The "by two" tradition has continued well into the 1990s, though Brahmin-only restaurants have been largely secularised as vegetarian ones. The fast food culture which was launched in the 1960s with the opening of a string of Udipi style restaurants, standardised food and prices. It is likely that the masala dosai is an invention of the hotel industry, just as bonda soup has made a quiet entry into most vegetarian restaurants. But consumption was restrained and far from conspicuous. There was a wartime ban on serving rice-based foods in hotels in the late 1940s; the idli vanished, under protest, from the menu. I remember that wheat (and the "north Indian" chapathi) made a hesitant entry into our diets in the 1960s, once more as a result of food shortage and rationing. During the Emergency in the 1970s, guest control orders were the norm at weddings, and the Janata Meal was introduced by Labour Minister Sriramuloo. The "Sriramuloo" meals specified the quantity and cost of meals in average restaurants frequented by the middle class or working class person. It was not infrequent to see hotels placing a pair of scales on the front counter for people to verify the specifications, or perhaps as a muted "protest".

Today the increasingly common "darshini" embodies the logic of the market in prepared food: it is not merely, as in the Udipi style restaurants, production of food at high speed, but consumption beats all records as well.
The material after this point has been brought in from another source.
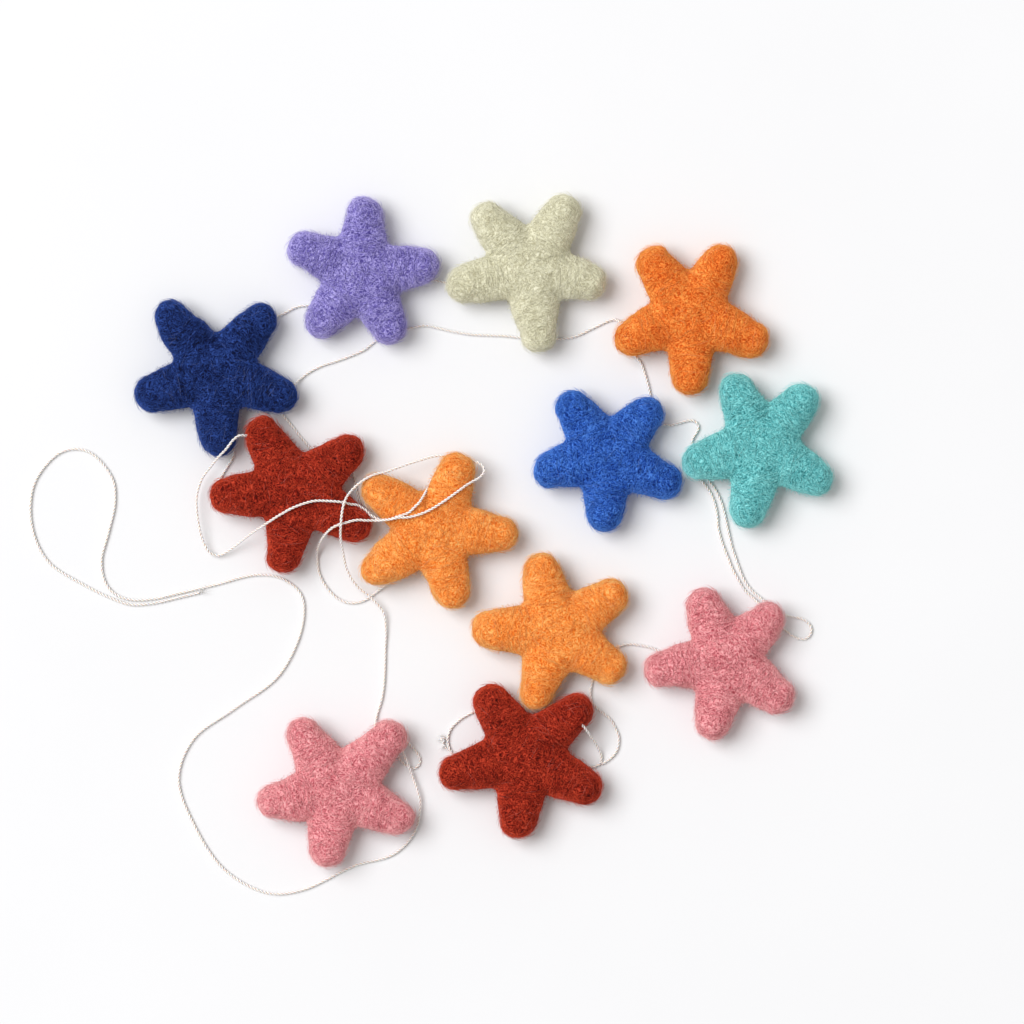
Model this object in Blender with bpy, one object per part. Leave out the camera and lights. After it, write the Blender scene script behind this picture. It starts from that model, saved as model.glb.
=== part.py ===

Costs are minimised by the complete absence of seating, which also compels people to hastily gobble their food and move on, rather than linger. The menu is standardised, limited in variety with glossy back lit pictures that tell you what to expect. If the gods were sometimes invoked in naming or blessing these restaurants - and who better than Shri Krishna and Shri Vinayaka - there has been a more solemn consecration of eating out as "worship" in the Roti Mandir. New internationalised styles of eating, in a society such as ours, might even require unusual arrangements, for who does not recall that the dubious pleasures of eating Kentucky Fried Chicken in Bangalore were, for several months in 1996, only possible with police protection? Threatened by attacks from the Karnataka Rajya Raitha Sangha, the restaurant was obligingly guarded by a van full of bored Bangalore police on the city's central Brigade Road. The city has come a long way from the protection of consumer rights through restrictions to the proclamation and protection of the right to consume brand name chicken.

Over the past 20 years, the widespread use of glass panes in construction of buildings and restaurants has made new styles of consumption possible. The glass window was a rarer presence in Bangalore's cantonment area: Koshy's as well as India Coffee House, were and continue to be places where the glass allowed for interaction with the street, where looking out was more important than looking in. Koshy's was, furthermore, an important node between the city and the cantonment, a safe "middle ground" where people gathered to eat and drink and were even encouraged to linger. The new use of glass marks a departure: eating itself becomes a spectacle when it is done in a large window on the second floor, elevated above, and yet visible to all on the street. In a country where eating is still a luxury for many, the glass panes, which encourage people to look in, serve simultaneously, to paraphrase Sudipta Kaviraj, as both "invitation and denial".

Glass was always a way of attracting the attention of strollers, and the street level glass window was quite the preferred mode of show-casing wares, even if, as in the Phoenix Atelier, you only look into a tortured chamber of watches and clocks. Today, glass is used in quite a different way, sometimes up to the third floor, so that buildings appear to have a wall cut away, turning all passers by into witnesses to the theatre of consumption or worshippers at an altar. Overstuffed (and unoccupied) armchairs, entire living rooms, lights and washing machines may suddenly loom out of a darkened street as phantoms in the night, hovering above at unexpected street corners, or even busy streets, since this is not yet a generalised mode of addressing the consuming public. Art here enters the service of the merchant to build new and entrancing sets which define and arouse desire. There is profusion, but of separate objects, each well placed in relation to others, to be admired, envied or sometimes bought. But glass in shop windows fosters other kinds of spectatorship as well; the throng outside a TV store during a cricket match is a case in point.

Yet if enhanced and heightened displays have transformed the look of shops and restaurants in a city like Bangalore, there are moments in the city's history when the changed use of the same space makes discretion an imperative. Opposite the house where I was born, was a charming structure in Bangalore granite, with steeped gables, turrets and tiled roofs. The stone steps on which we played in the 1960s led to the Tract and Book Society, which sold an assortment of Bibles, calendars, missals, and other necessities of church going. Before our time, this place had been the famous Blighty's (after Vilaiyati or foreigner!) Tea Rooms, to which young European men and women came for their cupcakes and tea, perhaps after the service at St Mark's Church. In the 1970s and 1980s, the shops were divided between a music store and the Oxford University Press, and both were pleasurable places to visit. In its latest and perhaps most scandalous reincarnation, the book shop has been transformed into an expensive bar called 180 Proof, the favoured night time haunt of trendy young men and women. Perhaps the protests about the sale of liquor on these once hallowed premises has prompted the bar to shut down the building's relationship to the street. Thus large glass windows that once displayed books retain only a ghostly outline of their presence, and a thick and rather formidable door (and doorman) allows only restricted passage to those who qualify for a drink here. The uses of this space have thus come full circle, after a brief and pious interregnum, for if Blighty's Tea Rooms kept out the Indian, by a combination of power and segregational practices, the hottest bar in town uses the logic of the high- priced menu card to keep away those whose dress codes and purses can ill afford the luxuries of an expensive drink.